During the mission John Young and Charlie Duke would occasionally get tangled in the cables connecting the telescope to its battery, and the battery itself struggled in the extreme temperatures of the lunar surface.
The lubricant that was supposed to make the telescope turn smoothly also started to gum up in the cold, leaving the astronauts struggling to wrestle the telescope into place.
Ultraviolet Astronomy Images
The telescope did its job, but for all its efforts the newly invented ultraviolet camera got left behind, exchanged for the weight of moon rocks. The astronauts flew home with just the lightweight canister of exposed film containing the world’s first ultraviolet astronomy images.
Carruthers and his colleagues were able to admire the stars and nebulae of our own Milky Way in a never-before-seen wavelength. The telescope’s observations also gave us another unique view, pointing back at our own planet to study Earth’s atmosphere and magnetic field.
Ultraviolet Astronomy Cameras
Carruthers continued his work in ultraviolet astronomy after the Apollo program ended. We could now send more telescopes into space, and a copy of the same camera he created for Apollo 16 flew on a Skylab mission in 1973.
Other ultraviolet astronomy cameras flew on board high-altitude balloons or suborbital rockets, traveling just high enough to leave Earth’s light-blocking atmosphere and capture new ultraviolet observations.
NASA’s Space Astronomy Program
Ultraviolet astronomy also enjoyed early successes in NASA’s fledgling space astronomy program. Nancy Roman, the same scientist who led the start of the Hubble Space Telescope, oversaw the launch of the Orbiting Astronomical Observatories in the late 1960s and early ’70s.
It carried several ultraviolet detectors and kicked off the era of ultraviolet satellite observations.
International Ultraviolet Explorer
In 1978, the International Ultraviolet Explorer, or IUE was launched as a joint collaboration between the United States, the UK, and the European Space Agency, a smashing success.

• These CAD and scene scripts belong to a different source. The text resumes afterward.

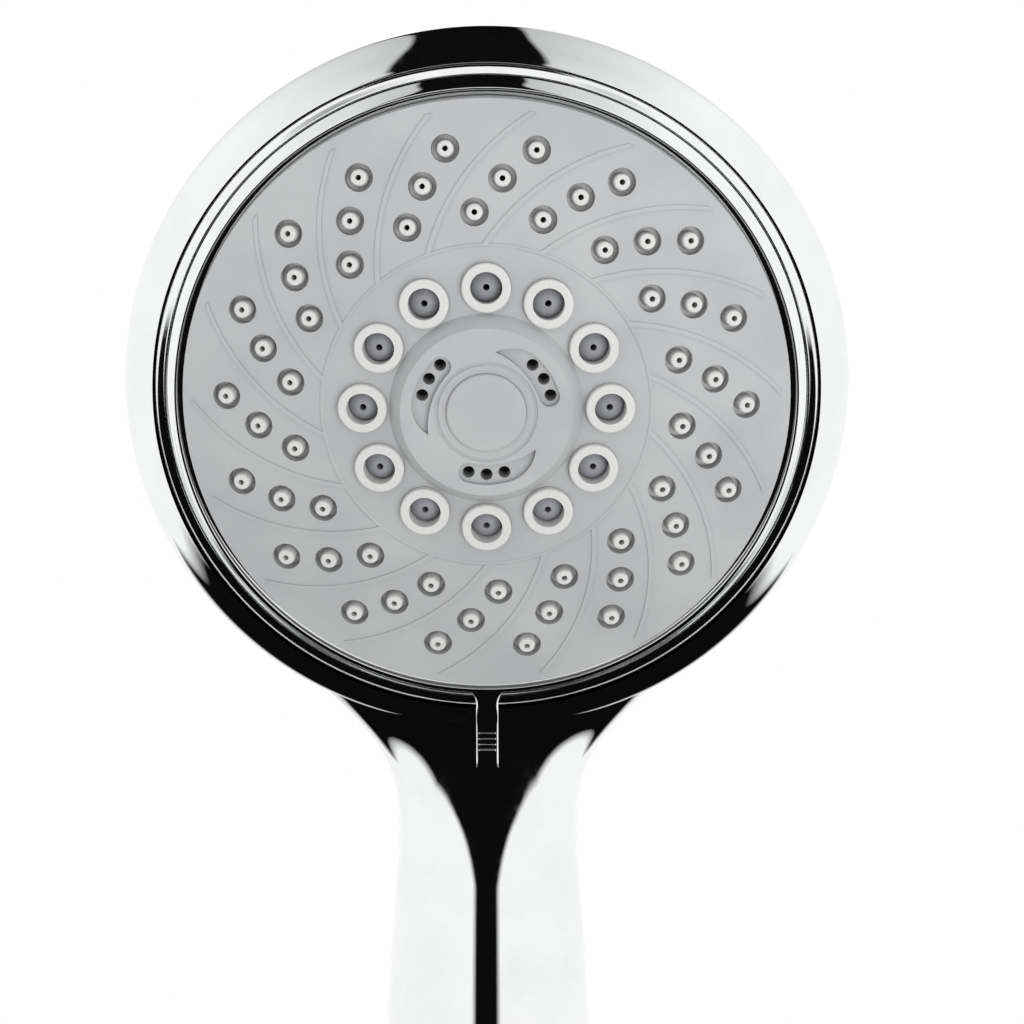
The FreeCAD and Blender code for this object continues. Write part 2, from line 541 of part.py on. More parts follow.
def waterway_tube():
    """The plastic tube that carries the water up the handle and into the elbow."""
    low = Vector(0, 0, NIPPLE_TOP - 8.0)
    high = HEAD_PLACE.multVec(Vector(0, SPIGOT_END + 8.0, TUBE_AXIS))
    lean = Vector(0, -SINE, COSINE)
    corner = high - lean * (high.y / lean.y)
    run = min(corner.z - low.z, (high - corner).Length) * 0.8
    a, b = corner - Vector(0, 0, run), corner + lean * run
    radius = run / math.tan(math.radians(FACE_TILT) / 2)
    centre = a - Vector(0, radius, 0)
    middle = centre + (corner - centre).normalize() * radius
    path = Part.Wire([Part.makeLine(low, a), Part.Arc(a, middle, b).toShape(), Part.makeLine(b, high)])

    def pipe(r):
        return path.makePipeShell([Part.Wire(Part.Circle(low, Vector(0, 0, 1), r).toShape())], True, False)
    return pipe(TUBE_RADIUS).cut(pipe(TUBE_BORE))


def inlet_nipple():
    """Chromed G1/2 nipple: thread, flange and a plug that seals inside the handle."""
    plug = HANDLE_OVALS[0][1] - WALL - 0.15
    nipple = turned((6.6, 7.2), (8.3, 7.2), (8.3, 0), (THREAD_RADIUS, 0),
                    (THREAD_RADIUS, THREAD_LENGTH), (11.9, THREAD_LENGTH + 0.4), (11.9, HANDLE_FOOT - CLEAR),
                    (plug, HANDLE_FOOT - CLEAR), (plug, NIPPLE_TOP), (TUBE_RADIUS + CLEAR, NIPPLE_TOP),
                    (TUBE_RADIUS + CLEAR, NIPPLE_TOP - 9), (TUBE_BORE, NIPPLE_TOP - 9), (TUBE_BORE, 9.0), (6.6, 9.0))
    return nipple.cut(ring(plug - 1.2, plug + 1, 19.0, 21.2))


def nipple_o_ring():
    plug = HANDLE_OVALS[0][1] - WALL - 0.15
    return torus(plug - 0.45, 0.7, 20.1)


def flow_restrictor():
    """Disc with metering holes and a grooved rim, seated in the nipple."""
    body = turned((1.6, 2.6), (8.2, 2.6), (8.2, 3.6), (7.2, 3.6), (7.2, 5.4), (8.2, 5.4), (8.2, 7.15), (1.6, 7.15))
    return body.cut(around(Part.makeCylinder(0.8, 6, Vector(0, 4.6, 2)), 6))


def restrictor_o_ring():
    return torus(7.75, 0.5, 4.5)


def filter_screen():
    """Plastic ring with crossing bars that keeps grit out of the head."""
    hoop = ring(6.9, 8.15, 1.0, 2.5)
    bars = [Part.makeBox(0.35, 14.4, 0.5, Vector(x * 1.4 - 0.175, -7.2, 1.5)) for x in range(-4, 5)]
    bars += [Part.makeBox(14.4, 0.35, 0.5, Vector(-7.2, y * 1.4 - 0.175, 1.5)) for y in range(-4, 5)]
    inside = ring(0, 7.0, 1.0, 2.5)
    mesh = bars[0].fuse(bars[1:]).common(inside)
    return hoop.fuse(mesh)


HEAD_PIECES = {
    "face_plate": face_plate, "centre_cap": centre_cap, "nozzle_mat": nozzle_mat, "jet_insert": jet_insert,
    "mist_insert": mist_insert, "channel_plate": channel_plate, "pulse_wheel": pulse_wheel,
    "selector_disc": selector_disc, "disc_screws": disc_screws, "bezel_ring": bezel_ring,
    "retaining_washer": retaining_washer, "centre_screw": centre_screw, "valve_base": valve_base,
    "port_seal": port_seal, "port_spring": port_spring, "hub_o_ring": hub_o_ring,
    "detent_leaf": detent_leaf, "inlet_elbow": inlet_elbow, "tube_o_ring": tube_o_ring,
}
HANDLE_PIECES = {
    "body_shell": body_shell, "waterway_tube": waterway_tube, "inlet_nipple": inlet_nipple,
    "nipple_o_ring": nipple_o_ring, "flow_restrictor": flow_restrictor, "restrictor_o_ring": restrictor_o_ring,
    "filter_screen": filter_screen,
}


def main():
    os.makedirs("parts", exist_ok=True)
    for name, make in {**HEAD_PIECES, **HANDLE_PIECES}.items():
        shape = make()
        if name in HEAD_PIECES:
            shape = in_head(shape)
        shape = Part.makeCompound(shape.Solids) if len(shape.Solids) > 1 else shape.Solids[0]
        print(f"{name}: {len(shape.Solids)} solid(s), {len(shape.Faces)} faces, {shape.Volume:.1f} mm3, "
              f"valid {shape.isValid()}", flush=True)
        shape.exportStep(f"parts/{name}.step")


main()
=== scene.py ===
"""Looks of a chromed handheld shower head with a turning spray face.

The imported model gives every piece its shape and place. This script dresses the pieces in their real finishes,
makes the body's outside one smooth surface, rounds the bezel and its tab, cuts the hose thread on the inlet,
and sets up the studio.
"""
import json
import logging
import math
from dataclasses import dataclass, field
from enum import Enum
from typing import Any, Callable, Sequence

import bmesh
import bpy
from mathutils import Matrix, Vector
from mathutils.bvhtree import BVHTree
from mathutils.interpolate import poly_3d_calc


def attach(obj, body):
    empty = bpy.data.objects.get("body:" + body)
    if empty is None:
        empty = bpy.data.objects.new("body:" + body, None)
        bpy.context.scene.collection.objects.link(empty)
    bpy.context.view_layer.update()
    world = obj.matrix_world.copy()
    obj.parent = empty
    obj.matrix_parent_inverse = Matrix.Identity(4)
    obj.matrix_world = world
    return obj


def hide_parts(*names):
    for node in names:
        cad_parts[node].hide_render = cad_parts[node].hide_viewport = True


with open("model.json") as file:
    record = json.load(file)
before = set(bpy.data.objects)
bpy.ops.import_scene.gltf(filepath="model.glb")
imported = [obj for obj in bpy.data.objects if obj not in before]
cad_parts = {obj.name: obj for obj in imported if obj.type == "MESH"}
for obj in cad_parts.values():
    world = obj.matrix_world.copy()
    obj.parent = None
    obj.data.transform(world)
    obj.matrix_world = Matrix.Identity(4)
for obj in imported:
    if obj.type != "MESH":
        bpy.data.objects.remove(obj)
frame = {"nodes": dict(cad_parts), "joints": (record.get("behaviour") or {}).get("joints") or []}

log = logging.getLogger("shower_head")
Rgba = tuple[float, float, float, float]
Point = tuple[float, float]


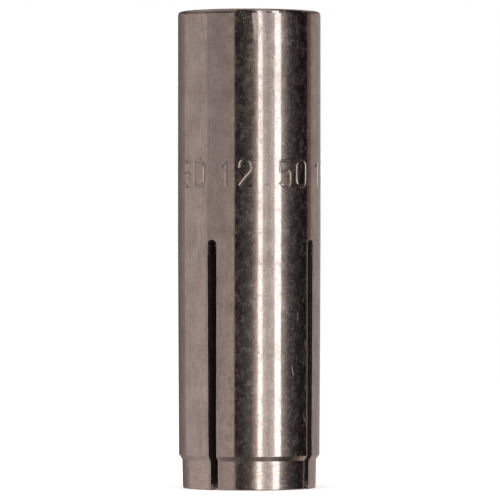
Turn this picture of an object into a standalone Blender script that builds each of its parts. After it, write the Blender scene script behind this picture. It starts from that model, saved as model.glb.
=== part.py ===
"""Drop-in anchor, M12 x 50: a slotted sleeve and the expander plug that is driven down inside it.

The origin is the centre of the slotted tip, and +Z points to the mouth. Lengths are in metres.
The four slots lie on the X and Y axes, so each leg is centred between two axes.
"""

import math

import bmesh
import bpy
from mathutils import Vector

MM = 0.001

# Sleeve
SLEEVE_LENGTH = 50.0 * MM
BORE_DIAMETER = 10.2 * MM  # the tapping drill of an M12 coarse thread
WALL = 2.4 * MM  # with the bore, this makes the 15 mm that fits a 15 mm hole
MOUTH_EDGE_RADIUS = 0.38 * MM
MOUTH_CHAMFER = 1.2 * MM  # leads the bolt into the thread
TAPER_LENGTH = 15.5 * MM  # the bore narrows over this length, down to the tip
TAPER_DEPTH = 1.6 * MM  # how far the bore has narrowed at the tip, on each side
NOSE_LENGTH = 3.0 * MM
NOSE_STEP = 0.35 * MM  # how far the nose stands in from the body, on each side
SHOULDER_LENGTH = 0.5 * MM  # sloping step between the nose and the body
TIP_CHAMFER = 0.08 * MM

# Slots that part the lower half into legs
SLOT_COUNT = 4
SLOT_WIDTH = 1.1 * MM
SLOT_LENGTH = 26.0 * MM
LEG_INSET = 0.13 * MM  # how far each leg's tip is pressed in, which holds the plug
LEG_BEND_POWER = 1.1  # between a straight hinge, 1, and an even bend, 2

# Expander plug
PLUG_LENGTH = 14.0 * MM
PLUG_CONE_LENGTH = 4.5 * MM
PLUG_CLEARANCE = 0.1 * MM  # between the plug and the bore, all round
SEAT_CLEARANCE = 0.1 * MM  # between the plug's cone and the tapered legs
PLUG_TOP_CHAMFER = 0.4 * MM
PLUG_NOSE_CHAMFER = 0.3 * MM

# Fineness of the facets
CIRCLE_STEPS = 120
ROUND_STEPS = 3  # along the rounded edge of the mouth
SLOT_END_STEPS = 9  # round the half circle at the top of a slot
BEND_RINGS = 4  # rings along each stretch of a leg, so that it can bend
SMOOTH_ANGLE = math.radians(30)

BORE_RADIUS = BORE_DIAMETER / 2
BODY_RADIUS = BORE_RADIUS + WALL
TAPER_SLOPE = TAPER_DEPTH / TAPER_LENGTH


def clear_scene():
    for old in list(bpy.data.objects):
        bpy.data.objects.remove(old)


def stainless_steel():
    """Plain stainless steel, bright and a little warm."""
    material = bpy.data.materials.new("stainless_steel")
    material.use_nodes = True
    shader = material.node_tree.nodes["Principled BSDF"]
    shader.inputs["Base Color"].default_value = (0.52, 0.47, 0.44, 1.0)
    shader.inputs["Metallic"].default_value = 1.0
    shader.inputs["Roughness"].default_value = 0.22
    return material


def add_object(name, bm):
    """Turns a bmesh into an object of the scene, with its faces pointing out."""
    bmesh.ops.recalc_face_normals(bm, faces=bm.faces)
    mesh = bpy.data.meshes.new(name)
    bm.to_mesh(mesh)
    bm.free()
    obj = bpy.data.objects.new(name, mesh)
    bpy.context.scene.collection.objects.link(obj)
    return obj


def shade(obj, material):
    obj.data.shade_smooth()
    obj.data.set_sharp_from_angle(angle=SMOOTH_ANGLE)
    obj.data.materials.append(material)


def turn_about_z(outline, closed):
    """Spins an outline of (radius, height) points into a solid. An open one gets a flat face at each end."""
    bm = bmesh.new()
    verts = [bm.verts.new((radius, 0.0, height)) for radius, height in outline]
    followers = verts[1:] + verts[:1] if closed else verts[1:]
    edges = [bm.edges.new(pair) for pair in zip(verts, followers)]
    bmesh.ops.spin(
        bm,
        geom=verts + edges,
        cent=(0.0, 0.0, 0.0),
        axis=(0.0, 0.0, 1.0),
        angle=math.tau,
        steps=CIRCLE_STEPS,
        use_merge=True,
    )
    if not closed:
        bmesh.ops.holes_fill(bm, edges=[edge for edge in bm.edges if edge.is_boundary])
    return bm


def leg_lean(height):
    """How far a leg stands in from its turned place at this height. The legs start at the slots' ends."""
    share = max(0.0, 1.0 - height / SLOT_LENGTH)
    return LEG_INSET * share**LEG_BEND_POWER


def bend_heights(lowest):
    """Heights of the rings that let a leg bend. The last is a slot's width above the slot's end."""
    highest = SLOT_LENGTH + SLOT_WIDTH
    if lowest >= highest:
        return []
    step = (highest - lowest) / BEND_RINGS
    return [lowest + step * (n + 1) for n in range(BEND_RINGS)]


def sleeve_outline():
    """The sleeve's wall as (radius, height) points: up the outside, over the mouth and down the bore."""
    nose = BODY_RADIUS - NOSE_STEP
    shoulder_top = NOSE_LENGTH + SHOULDER_LENGTH
    outside = [
        (nose - TIP_CHAMFER, 0.0),
        (nose, TIP_CHAMFER),
        (nose, NOSE_LENGTH),
        (BODY_RADIUS, shoulder_top),
    ]
    outside += [(BODY_RADIUS, height) for height in bend_heights(shoulder_top)]
    mouth = []
    for n in range(ROUND_STEPS + 1):
        angle = math.radians(90) * n / ROUND_STEPS
        radius = BODY_RADIUS - MOUTH_EDGE_RADIUS * (1 - math.cos(angle))
        height = SLEEVE_LENGTH - MOUTH_EDGE_RADIUS * (1 - math.sin(angle))
        mouth.append((radius, height))
    mouth.append((BORE_RADIUS + MOUTH_CHAMFER, SLEEVE_LENGTH))
    mouth.append((BORE_RADIUS, SLEEVE_LENGTH - MOUTH_CHAMFER))
    inside = [(BORE_RADIUS, height) for height in reversed(bend_heights(TAPER_LENGTH))]
    for n in range(BEND_RINGS + 1):
        share = n / BEND_RINGS
        inside.append((BORE_RADIUS - TAPER_DEPTH * share, TAPER_LENGTH * (1 - share)))
    return outside + mouth + inside


def slot_cutter(number):
    """A tall bar with a round top, from the axis out past the wall, that cuts one slot up from the tip."""
    half = SLOT_WIDTH / 2
    overrun = SLOT_WIDTH
    centre_height = SLOT_LENGTH - half
    outline = [(-half, -overrun), (half, -overrun)]
    for n in range(SLOT_END_STEPS + 1):
        angle = math.pi * n / SLOT_END_STEPS
        outline.append((half * math.cos(angle), centre_height + half * math.sin(angle)))
    bm = bmesh.new()
    face = bm.faces.new([bm.verts.new((0.0, across, height)) for across, height in outline])
    made = bmesh.ops.extrude_face_region(bm, geom=[face])
    moved = [item for item in made["geom"] if isinstance(item, bmesh.types.BMVert)]
    bmesh.ops.translate(bm, verts=moved, vec=(BODY_RADIUS + overrun, 0.0, 0.0))
    cutter = add_object(f"slot_cutter_{number}", bm)
    cutter.rotation_euler.z = math.tau * number / SLOT_COUNT
    cutter.hide_render = True
    cutter.display_type = "WIRE"
    return cutter


def cut_away(obj, cutters):
    """Cuts each cutter out of obj for good, and removes the cutters."""
    for cutter in cutters:
        cut = obj.modifiers.new(cutter.name, "BOOLEAN")
        cut.operation = "DIFFERENCE"
        cut.solver = "EXACT"
        cut.object = cutter
    graph = bpy.context.evaluated_depsgraph_get()
    mesh = bpy.data.meshes.new_from_object(obj.evaluated_get(graph))
    obj.modifiers.clear()
    obj.data = mesh
    for cutter in cutters:
        bpy.data.objects.remove(cutter)


def press_legs_in(obj):
    """Bends each leg towards the axis, along the middle of that leg."""
    sector = math.tau / SLOT_COUNT
    for vertex in obj.data.vertices:
        if vertex.co.z < SLOT_LENGTH:
            leg = math.floor(math.atan2(vertex.co.y, vertex.co.x) / sector)
            middle = (leg + 0.5) * sector
            inwards = Vector((-math.cos(middle), -math.sin(middle), 0.0))
            vertex.co += inwards * leg_lean(vertex.co.z)


def make_sleeve(material):
    sleeve = add_object("sleeve", turn_about_z(sleeve_outline(), closed=True))
    cut_away(sleeve, [slot_cutter(number) for number in range(SLOT_COUNT)])
    press_legs_in(sleeve)
    shade(sleeve, material)
    return sleeve


def plug_cone_top():
    """Height at which the plug's cone starts when it sits in the top of the taper, held by the legs."""
    lean = leg_lean(TAPER_LENGTH - PLUG_CONE_LENGTH)
    room = PLUG_CLEARANCE - SEAT_CLEARANCE - lean
    return TAPER_LENGTH - room / TAPER_SLOPE


def make_plug(material):
    """The plug stands with its own origin at the foot of its cone."""
    radius = BORE_RADIUS - PLUG_CLEARANCE
    foot = radius - TAPER_SLOPE * PLUG_CONE_LENGTH
    chamfered = foot + TAPER_SLOPE * PLUG_NOSE_CHAMFER
    outline = [
        (foot - PLUG_NOSE_CHAMFER, 0.0),
        (chamfered, PLUG_NOSE_CHAMFER),
        (radius, PLUG_CONE_LENGTH),
        (radius, PLUG_LENGTH - PLUG_TOP_CHAMFER),
        (radius - PLUG_TOP_CHAMFER, PLUG_LENGTH),
    ]
    plug = add_object("expander_plug", turn_about_z(outline, closed=False))
    plug.location.z = plug_cone_top() - PLUG_CONE_LENGTH
    shade(plug, material)
    return plug


def main():
    clear_scene()
    material = stainless_steel()
    make_sleeve(material)
    make_plug(material)


main()
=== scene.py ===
# Drop-in anchor, M12 x 50: a stainless sleeve with four legs, and the plug that spreads them.
import math
import bmesh
import bpy
from mathutils import Matrix, Vector, noise


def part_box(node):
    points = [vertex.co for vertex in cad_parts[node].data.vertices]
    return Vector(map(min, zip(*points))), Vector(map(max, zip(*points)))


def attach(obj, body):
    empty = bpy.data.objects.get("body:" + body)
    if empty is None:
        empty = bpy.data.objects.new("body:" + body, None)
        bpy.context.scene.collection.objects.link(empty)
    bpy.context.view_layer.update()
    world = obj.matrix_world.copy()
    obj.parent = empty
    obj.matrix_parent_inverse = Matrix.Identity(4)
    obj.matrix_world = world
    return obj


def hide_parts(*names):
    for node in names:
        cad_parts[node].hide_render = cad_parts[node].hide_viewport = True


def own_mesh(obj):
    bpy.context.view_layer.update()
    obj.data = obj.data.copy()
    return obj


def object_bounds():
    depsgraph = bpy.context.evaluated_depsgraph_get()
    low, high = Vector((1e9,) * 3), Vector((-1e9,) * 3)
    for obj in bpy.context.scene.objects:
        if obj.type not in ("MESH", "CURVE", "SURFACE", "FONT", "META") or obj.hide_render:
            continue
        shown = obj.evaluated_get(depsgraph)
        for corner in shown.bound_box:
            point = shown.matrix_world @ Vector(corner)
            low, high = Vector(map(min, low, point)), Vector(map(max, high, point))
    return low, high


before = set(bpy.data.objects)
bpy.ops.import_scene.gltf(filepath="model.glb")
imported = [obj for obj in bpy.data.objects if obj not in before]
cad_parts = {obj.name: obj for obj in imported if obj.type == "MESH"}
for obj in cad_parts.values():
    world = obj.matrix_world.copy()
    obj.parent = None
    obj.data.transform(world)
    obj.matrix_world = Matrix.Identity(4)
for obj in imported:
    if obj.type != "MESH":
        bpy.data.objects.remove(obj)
cadLow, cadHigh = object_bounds()
mm = 0.001
quarter = math.radians(90)
print("frame loaded")

sleeve = {
    "length": cadHigh.z,
    "radius": cadHigh.x,
    "boreRadius": 5.1 * mm,  # what is left of the bore between the turns of the thread
    "rimRadius": 0.38 * mm,
    "mouthChamfer": 1.2 * mm,
    "taperLength": 15.5 * mm,
    "taperDepth": 1.6 * mm,
    "noseLength": 3.0 * mm,
    "noseStep": 0.35 * mm,
    "noseTaper": 0.05 * mm,  # the tips are rolled in a little more than the rest of the nose
    "shoulder": 0.5 * mm,
    "tipChamfer": 0.08 * mm,
    "slotWidth": 1.1 * mm,
    "slotLength": 26.0 * mm,
    "legInset": 0.13 * mm,  # the tips are pressed in by this, so that they grip the plug
    "bendPower": 1.1,
    "edgeRadius": 0.06 * mm,  # tumbling has broken the sawn edges
    "cornerRadius": 0.08 * mm,  # and the turned ones
    "sawWander": 0.05 * mm,
    "rimWander": 0.05 * mm,
}
fineness = {
    "legArc": 72,  # faces across one leg
    "slotArc": 14,  # faces round the end of a slot
    "edge": 3,
    "wall": 6,
    "legHeights": 70,
    "noseHeights": 14,
    "archRows": 6,  # between a slot's round end and the plain tube above it
    "sharpAngle": math.radians(35),
}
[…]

The IUE ultimately operated for 18 years and became the first space observatory that could be run in real time by astronomers working at operating stations on the ground.
Dedicated to ultraviolet astronomy, the IUE revolutionized astronomers’ understanding of the hottest and most massive stars, the hot gas churning around supermassive black holes, and even the diffuse dust of interstellar space that casts a shadow in the ultraviolet by blocking this short-wavelength light.
The IUE observed Venus, Halley’s comet, and even the 1987 supernova.
The Hubble Space Telescope
Today, the Hubble Space Telescope is the most prolific ultraviolet telescope, with two different cameras dedicated to capturing ultraviolet light. Many of the famous, and beautiful, Hubble photographs include ultraviolet data, corrected to blue or purple wavelengths. They carry valuable information that would be invisible without the advantages of being in orbit and the technology of cutting-edge ultraviolet detectors.
Hubble is an excellent example of a multi-wavelength telescope, observing ultraviolet, visible, and infrared light by combining its classic reflective mirrors with cameras and detectors that have been custom-designed for different wavelengths.
Common Questions about How George Carruthers Invented the Ultraviolet Astronomy Camera
George Carruthers constructed a telescope at the age of 10.
George Carruthers’s finished telescope, the Far Ultraviolet Camera and Spectrograph, was a small but powerful telescope with a three-inch mirror.
The International Ultraviolet Explorer ultimately operated for 18 years.